My economist friends will tell me that’s what the WK is supposed to do, to maximize shareholder value, and I might even grant that as a proposition for a moment. However, the primary constituency is not the shareholder but the customer. After all it is the customer who makes the purchases and unhappy customers lead to unhappy shareholders.
You can find traces of over-financialization in other companies like Oracle and SAP, two companies that have had great rides and, to their credit, are trying to figure it all out. Oracle especially seems to have an internal skunk-works operation going in what used to be Siebel. Oracle-Siebel is innovating and trying to bring to market some new ideas based on Web 2.0 thinking. Whether they will succeed is anybody’s guess because they are surrounded by the sclerotic remains of old Oracle. For sure though, it will be fun to watch.
Microsoft is not that far along as demonstrated by the Seinfeld-Gates ad. Seinfeld is best known for a long running comedy show about, well, nothing, and the commercial continues in that vein.
In some of my lectures and writings, I like to point out that today’s customer is different from the customer who bought the first iteration of the product. As so often happens today’s customer has grown up with a technology or a solution and using it is second nature. That leads to interesting disconnects which is what the Seinfeld ad most points out. The ad in some ways is trying to connect technology with everyday life but the customer knows this intuitively. This generation of customer is way ahead of the curve preferring a quick search to fill a need over an ad that tries to entertain.

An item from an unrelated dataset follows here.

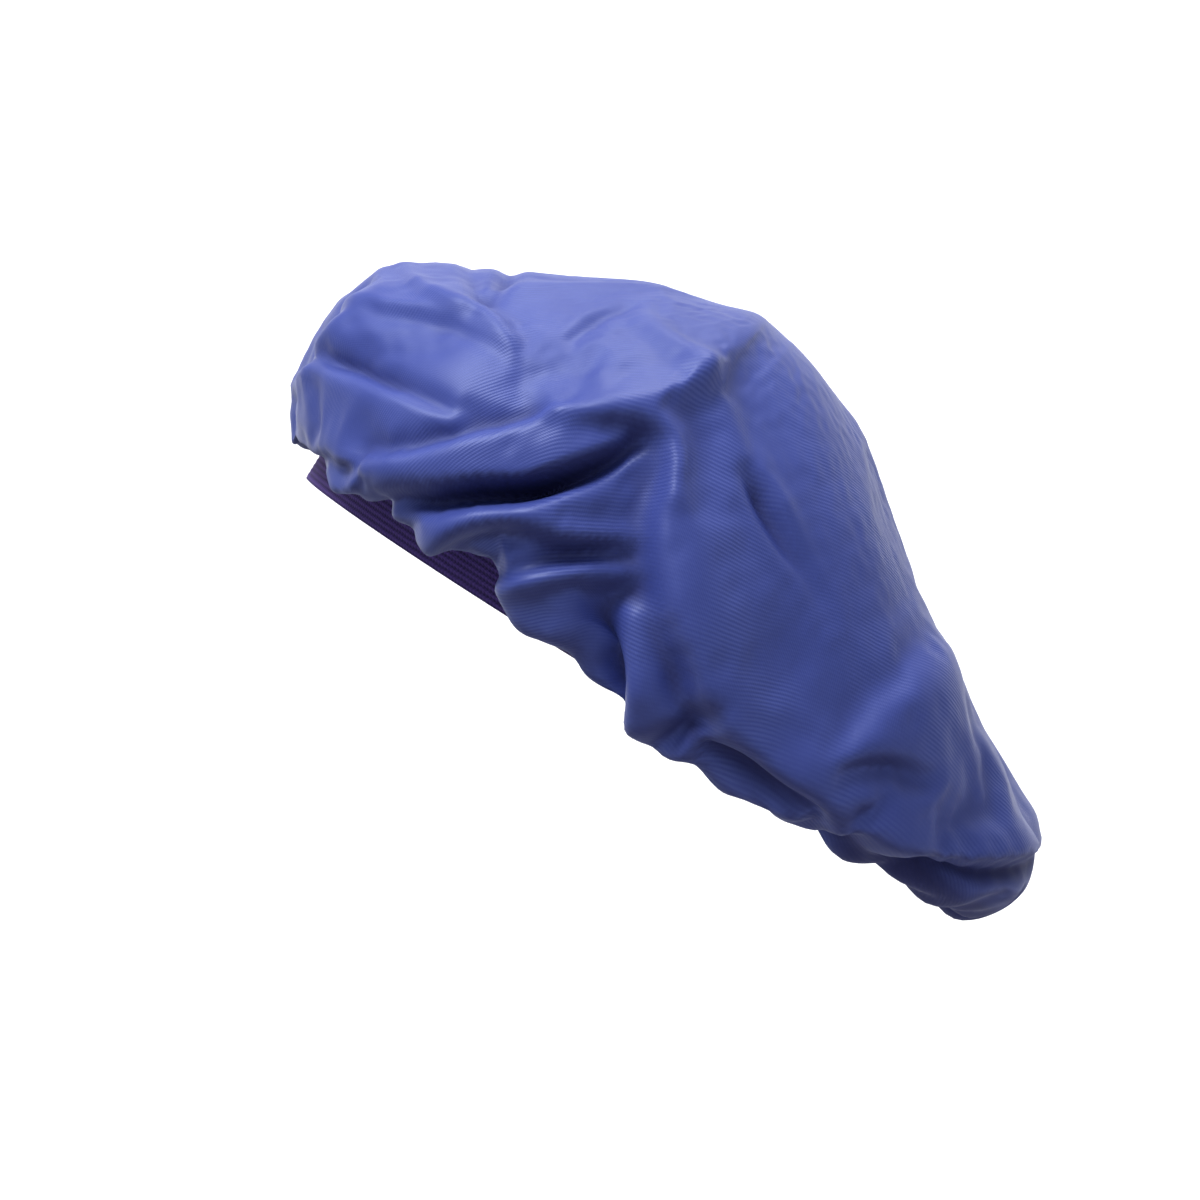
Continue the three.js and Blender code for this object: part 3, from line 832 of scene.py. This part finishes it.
# %% The folds of the near side
# Each stroke is its line, the heights along it and its reach above and below, then a depth and a drag if it
# has them.
NEAR_STROKES = [
    # the long front roll: its body, the sharp crest along its top, and the deep hollow under it
    ([(-92, 16), (-73, 29), (-59, 42), (-45, 55), (-32, 68), (-20, 80)], (2, 5, 6, 6, 6, 3), 11, 10),
    ([(-101, 18), (-89, 25), (-80, 32), (-72, 41), (-62, 53), (-52, 64), (-42, 74)],
     (1.5, 3, 3.5, 4, 4, 3.5, 3), 2.5, 8),
    ([(-98, 25), (-86, 31), (-78, 37), (-68, 48), (-57, 61), (-47, 71)], (-1, -2, -2.5, -2, -1), 7, 2.5),
    ([(-77, 17), (-62, 26), (-50, 36), (-38, 45), (-28, 56), (-21, 65), (-16, 73), (-13, 80)],
     (-3, -9, -15, -18, -18, -15, -10, -4), 2.6, 3.8, USUAL_DEPTH, 0.6),
    # its end turns down like a hook and becomes the long fold that runs to the tail
    ([(-42, 75), (-34, 78), (-23, 84), (-12, 88), (-4, 87), (3, 80), (9, 70)], (2.5, 3, 4, 5, 5, 5, 4), 8, 3),
    ([(-4, 84), (6, 72), (12, 61), (21, 49), (29, 41), (38, 34), (49, 26), (60, 18), (73, 14), (86, 12),
      (98, 9), (116, 8), (128, 3)], (4, 6, 9, 11, 12, 12, 11, 11, 10, 9, 9, 7, 4), 26, 6),
    # the second layer, whose lower edge is a ridge over a narrow shadow
    ([(-60, 17), (-52, 25), (-42, 33), (-30, 42), (-18, 52), (-6, 62)], (3, 4, 4, 4, 3, 1), 5, 7),
    ([(-60, 5), (-55, 13), (-52, 19), (-47, 25), (-39, 31), (-31, 35), (-22, 38), (-11, 42), (-1, 46),
      (8, 49)], (4, 5, 5, 5, 5, 4.5, 4, 3.5, 2.5, 1), 6, 3.2),
    ([(-25, 18), (-21, 24), (-13, 33), (-2, 41), (8, 46), (16, 48)], (-0.5, -2, -4, -4.5, -3.5, -1), 3.5, 5),
    # the lobe in front of the ear
    ([(-25, 12), (-19, 19), (-11, 27), (0, 37), (9, 43), (15, 47)], (3, 4, 4, 3.5, 2.5, 1), 2.5, 7),
    ([(-19, 5), (-8, 4), (4, 7)], (3, 4, 2), 5, 5),
    # the dark hollow behind it, and the bright facet that stands over the ear
    ([(29, 50), (20, 41), (14, 32), (14, 23), (21, 11), (31, -4)], (0, -3, -7, -11, -12, -10), 6, 11),
    ([(27, 26), (31, 15), (36, 5), (42, -5), (50, -13)], (0, 1, 4, 6, 5), 11, 4),
    ([(30, 36), (40, 26), (50, 16), (58, 10)], (-1, -2, -3, -2), 6, 7),
    ([(52, -10), (57, -4), (61, 6), (65, 15)], (-3, -5, -4, -2), 5.5, 3),
    ([(59, -12), (65, -4), (70, 6)], (1.5, 2.5, 1.5), 3, 6),
    # the hollow under the long fold, and the thin lip below it
    ([(70, 1), (86, 3), (108, 4), (122, 2)], (-5, -6, -5, -2), 4, 4),
    ([(74, -9), (90, -5), (112, -1), (128, 2)], (3, 4, 4, 2), 2.5, 3.5),
    # the forehead: two low lobes, one over the other, with a thin shadow between them
    ([(-138, 30), (-132, 37), (-127, 41), (-118, 44), (-108, 46), (-95, 49), (-83, 51), (-71, 54)],
     (0, 1, 2.5, 2.5, 2, 1.5, 1, 0.5), 2.6, 10),
    ([(-138, 8), (-143, 22), (-143, 38)], (-4, -5, -3), 18, 18, EVERYWHERE),
    ([(-140, 66), (-132, 84), (-116, 98), (-96, 108)], (2, 4, 2, 0), 20, 20, EVERYWHERE),
    ([(-139, 35), (-134, 42), (-128, 46), (-119, 49), (-109, 51), (-96, 53), (-84, 55), (-70, 58)],
     (-3, -4, -4, -3.5, -3, -2, -1.5, -0.5), 6, 2.8, (0, 60)),
    ([(-141, 34), (-135, 44), (-130, 52), (-126, 60), (-122, 65), (-113, 71)], (2, 3.5, 4, 4, 3, 1), 3.5, 8,
     (0, 60)),
    ([(-137, 60), (-134, 64), (-127, 70), (-114, 77), (-104, 82), (-96, 85), (-88, 87), (-79, 87), (-66, 87)],
     (3, 3.5, 3.5, 3, 3, 3, 3, 2, 0.5), 9, 2.5),
    ([(-130, 60), (-127, 66), (-120, 71), (-110, 77)], (1, 2, 1.5, 0.5), 3, 2.5),
    ([(-122, 89), (-110, 88), (-101, 88), (-95, 89), (-89, 92), (-84, 92), (-77, 91), (-70, 89)],
     (1, 2, 2, 2.5, 3.5, 3.5, 2.5, 1), 4, 2.5),
    ([(-133, 80), (-137, 68), (-139, 58), (-138, 48)], (-2, -5, -5, -2), 5, 4.5, (5, 60)),
    ([(-101, 104), (-90, 99), (-87, 110)], (-1.5, -4.5, -3), 4.5, 4.5, (-10, 40)),
    ([(-53, 103), (-48, 114), (-39, 122), (-31, 126)], (-1, -2.5, -2.5, -1), 2.6, 4),
    # the little hollow with a curled lip at the front
    ([(-107, 13), (-100, 15), (-94, 19)], (-2, -4, -2.5), 3.5, 4),
    ([(-108, 8), (-103, 7), (-97, 9), (-92, 15), (-92, 20)], (2, 3, 3, 3, 1), 2.5, 2.5),
    # the star of ridges at the crown's shoulder
    ([(-43, 77), (-29, 86), (-18, 95), (-8, 107), (-2, 120), (5, 136)], (2, 4.5, 6, 6.5, 5, 2), 11, 7),
    ([(-6, 110), (8, 106), (22, 98), (34, 90)], (3, 3, 2, 0.5), 7, 8),
    ([(-32, 120), (-18, 115), (-4, 111)], (1, 3, 3), 5, 5),
    ([(5, 132), (30, 126), (48, 114)], (2, 2, 1), 9, 9),
    # the bag is fuller behind the crown's shoulder
    ([(-30, 138), (10, 140), (55, 124), (110, 90)], (7, 9, 4, 0), 40, 26, EVERYWHERE),
    # short sharp creases
    ([(29, 93), (36, 90), (44, 86), (54, 81), (66, 76), (77, 71)], (-2, -5, -4, -2.5, -1.5, -0.5), 2.6, 4),
    ([(34, 97), (46, 91), (60, 84)], (1, 2, 0.5), 5, 2.6),
    ([(49, 136), (62, 124), (77, 113)], (1, 1.5, 0.5), 4, 3),
    # the broad soft fold towards the tail, and the tail's lip
    ([(140, 86), (133, 70), (125, 50), (119, 31), (111, 19)], (2, 4, 5, 5, 2), 20, 11),
    ([(117, 20), (129, 27), (146, 30)], (-3, -4, -2), 5, 5),
    ([(124, 6), (141, 7), (158, 9), (176, 15), (194, 24), (214, 31)], (3, 4, 5, 5, 5, 3), 11, 2.5),
    ([(130, -2), (147, -2), (165, 1), (184, 9), (205, 20)], (-3, -6, -7, -6, -4), 2.8, 5.5),
]
cloth += sum(stroke(*one) for one in NEAR_STROKES)
print("near side:", len(NEAR_STROKES), "strokes")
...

I’ve seen a few print ads for Salesforce and Oracle – the former has never to my knowledge run commercials while the latter confines itself to golf tournaments and the like. Moreover, Google and many others have built very nice companies without advertising at all.
What this tells me is that Microsoft is not cool these days. It could be again but it will take a serious rethink and some product improvements to get the mojo back. I wish they’d called me instead of Seinfeld, I would have saved them 299 million dollars.